# Given records:
►

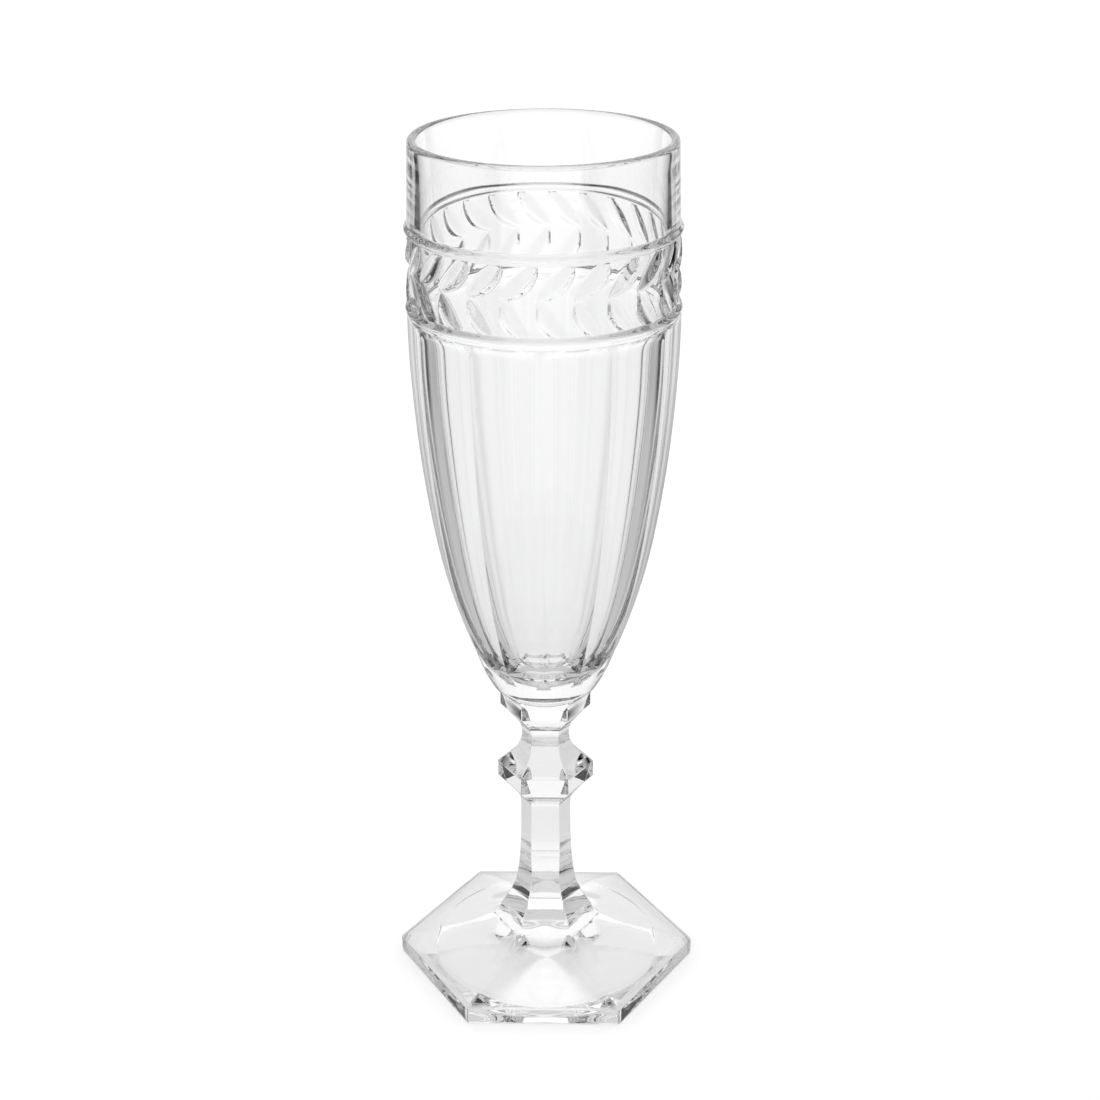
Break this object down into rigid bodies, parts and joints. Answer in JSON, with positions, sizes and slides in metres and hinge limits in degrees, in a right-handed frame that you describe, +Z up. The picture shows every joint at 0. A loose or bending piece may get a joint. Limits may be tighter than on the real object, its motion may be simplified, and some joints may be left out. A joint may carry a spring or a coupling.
{
  "type": "champagne flute",
  "caption": "Clear pressed-glass champagne flute: tall panelled bowl with a laurel band under the rim, hexagonal collar, knopped stem and foot, for serving sparkling wine.",
  "frame": {"origin": "centre of the flat the foot stands on", "axes": "+Z up the axis of the glass to the rim; one flat of the hexagonal foot and stem faces -Y; +X to the right when that flat faces the viewer"},
  "size_m": [0.0738, 0.064, 0.21],
  "materials": {
    "bowl_glass": "fire-polished clear glass",
    "collar_glass": "cut and polished clear glass",
    "stem_glass": "cut and polished clear glass",
    "foot_glass": "pressed clear glass"
  },
  "bodies": {
    "root": {"bowl": "bowl_glass", "collar": "collar_glass", "knopped_stem": "stem_glass", "foot": "foot_glass"}
  },
  "joints": []
}
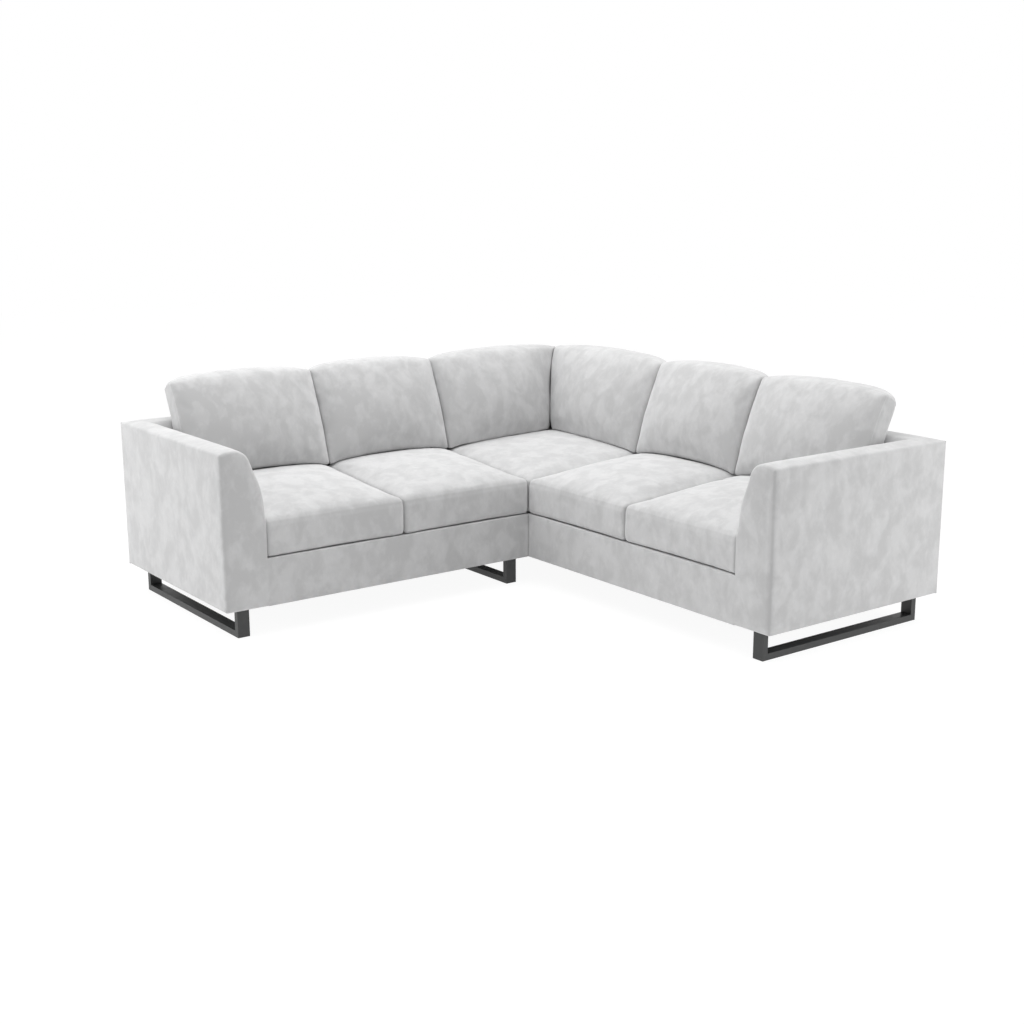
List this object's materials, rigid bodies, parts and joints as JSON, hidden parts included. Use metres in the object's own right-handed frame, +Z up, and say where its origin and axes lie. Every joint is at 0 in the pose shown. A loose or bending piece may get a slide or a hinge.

◄

# Task to carry out:
All of the entries above should be written out again exactly.

# The output:
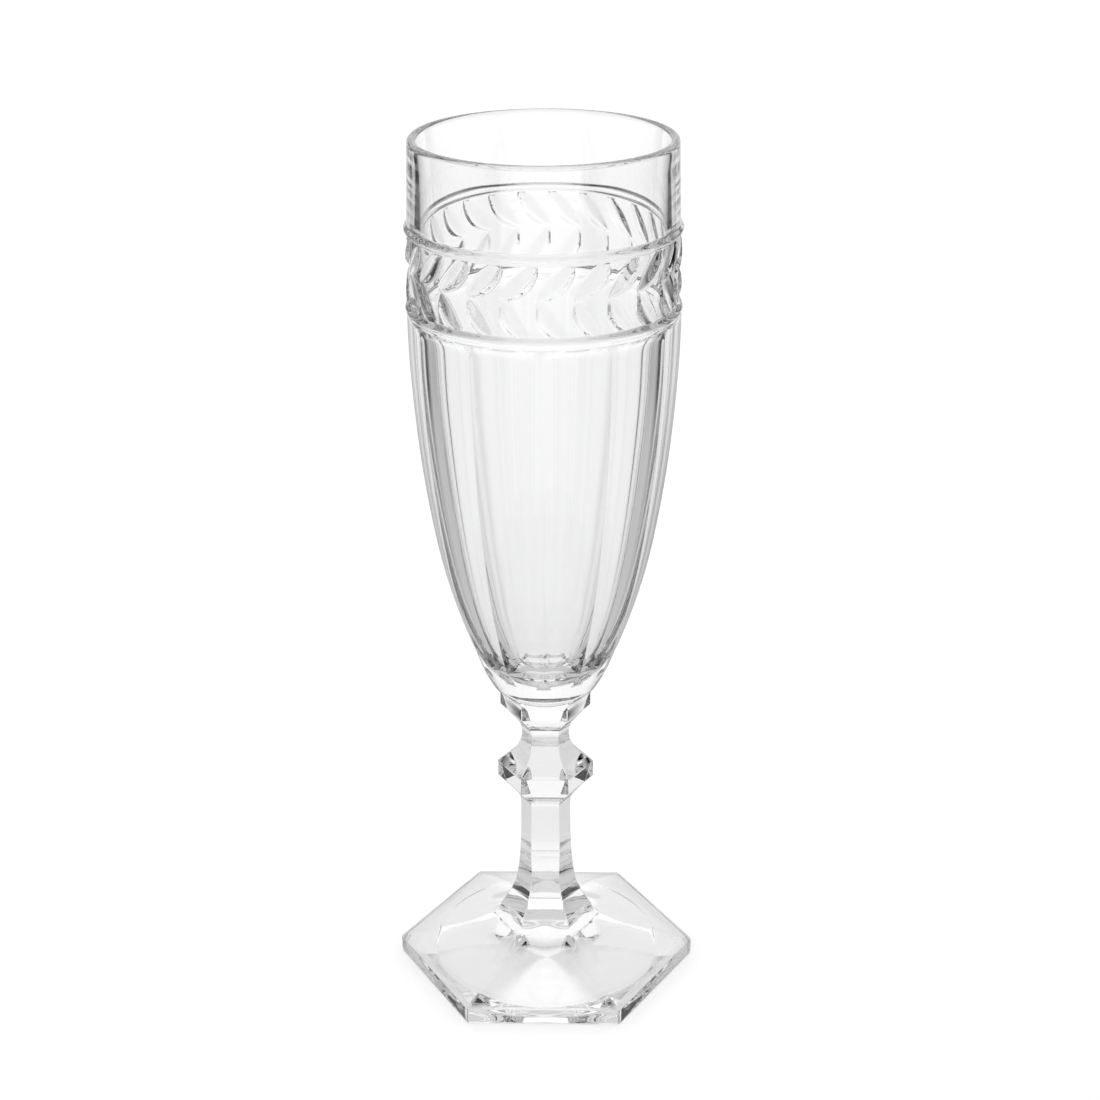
Break this object down into rigid bodies, parts and joints. Answer in JSON, with positions, sizes and slides in metres and hinge limits in degrees, in a right-handed frame that you describe, +Z up. The picture shows every joint at 0. A loose or bending piece may get a joint. Limits may be tighter than on the real object, its motion may be simplified, and some joints may be left out. A joint may carry a spring or a coupling.
{
  "type": "champagne flute",
  "caption": "Clear pressed-glass champagne flute: tall panelled bowl with a laurel band under the rim, hexagonal collar, knopped stem and foot, for serving sparkling wine.",
  "frame": {"origin": "centre of the flat the foot stands on", "axes": "+Z up the axis of the glass to the rim; one flat of the hexagonal foot and stem faces -Y; +X to the right when that flat faces the viewer"},
  "size_m": [0.0738, 0.064, 0.21],
  "materials": {
    "bowl_glass": "fire-polished clear glass",
    "collar_glass": "cut and polished clear glass",
    "stem_glass": "cut and polished clear glass",
    "foot_glass": "pressed clear glass"
  },
  "bodies": {
    "root": {"bowl": "bowl_glass", "collar": "collar_glass", "knopped_stem": "stem_glass", "foot": "foot_glass"}
  },
  "joints": []
}
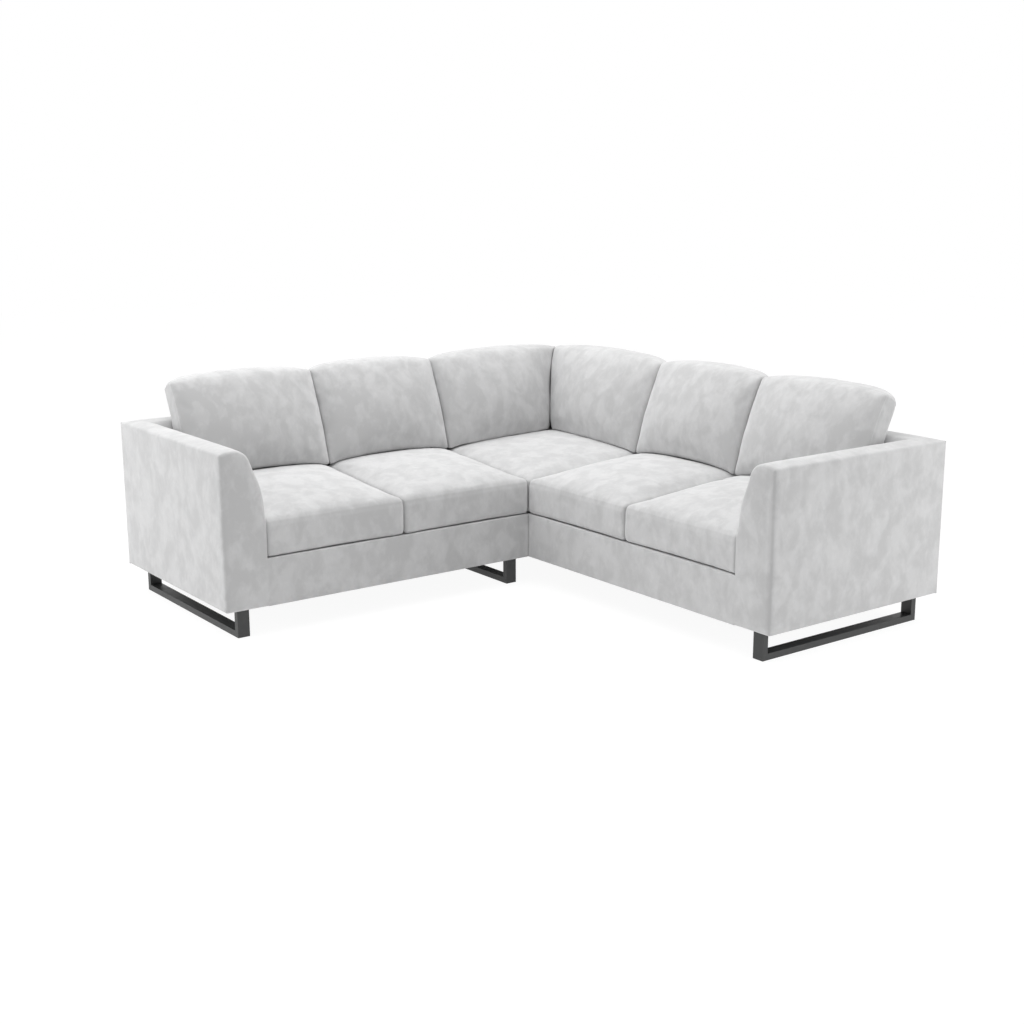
List this object's materials, rigid bodies, parts and joints as JSON, hidden parts included. Use metres in the object's own right-handed frame, +Z up, and say where its origin and axes lie. Every joint is at 0 in the pose shown. A loose or bending piece may get a slide or a hinge.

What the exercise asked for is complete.